C’est donc par l’écriture qu’il va tenter de les faire revivre, même s’il doute parfois du succès de son entreprise : « Oui, je vois tout cela, je le hume, je le vis ; mais mon écriture n’en restitue qu’un reflet bien imprécis ! » Car l’auteur-narrateur a bien conscience que son « moi » de l’enfance est bien différent maintenant, durant la rédaction, et même entre le début de l’écriture (1986) et la fin (1994).
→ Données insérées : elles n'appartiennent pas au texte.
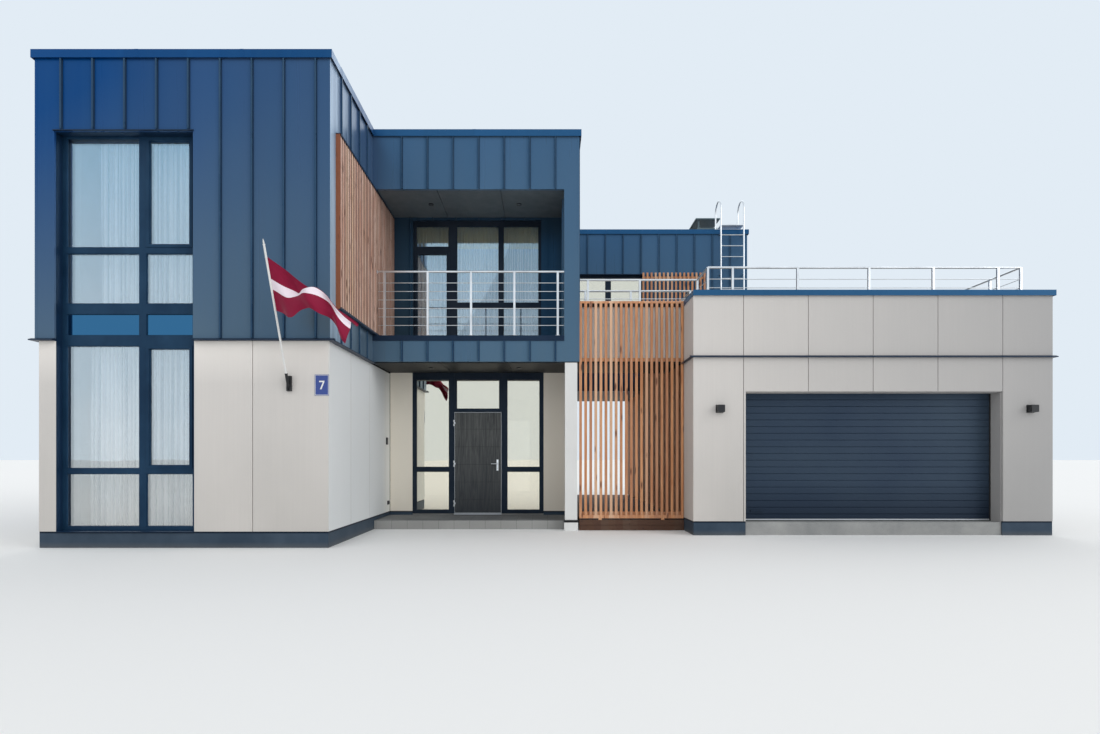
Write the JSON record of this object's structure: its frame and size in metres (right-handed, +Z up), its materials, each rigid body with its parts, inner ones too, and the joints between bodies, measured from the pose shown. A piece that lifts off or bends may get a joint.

C’est au mythe du vaisseau Argo que renvoie Kiourtsakis : qu’y a-t-il de commun entre l’enfant qu’il était et le cinquantenaire qu’il est devenu ? Mais aussi la question de la perspective, du point de vue : quelle crédibilité donner aux propos d’un narrateur qui, quarante ou cinquante ans après les faits, fait parler un enfant ?
Mais c’est précisément la magie de tout vrai roman, et celui-ci en est un, magnifique de justesse, du rendu des sensations et de leurs résurgences mnésiques. Proustien en diable. Et musicalement fugué, une mosaïque de matière (journal, lettres, narration) et d’histoire, l’histoire d’hommes dans l’Histoire.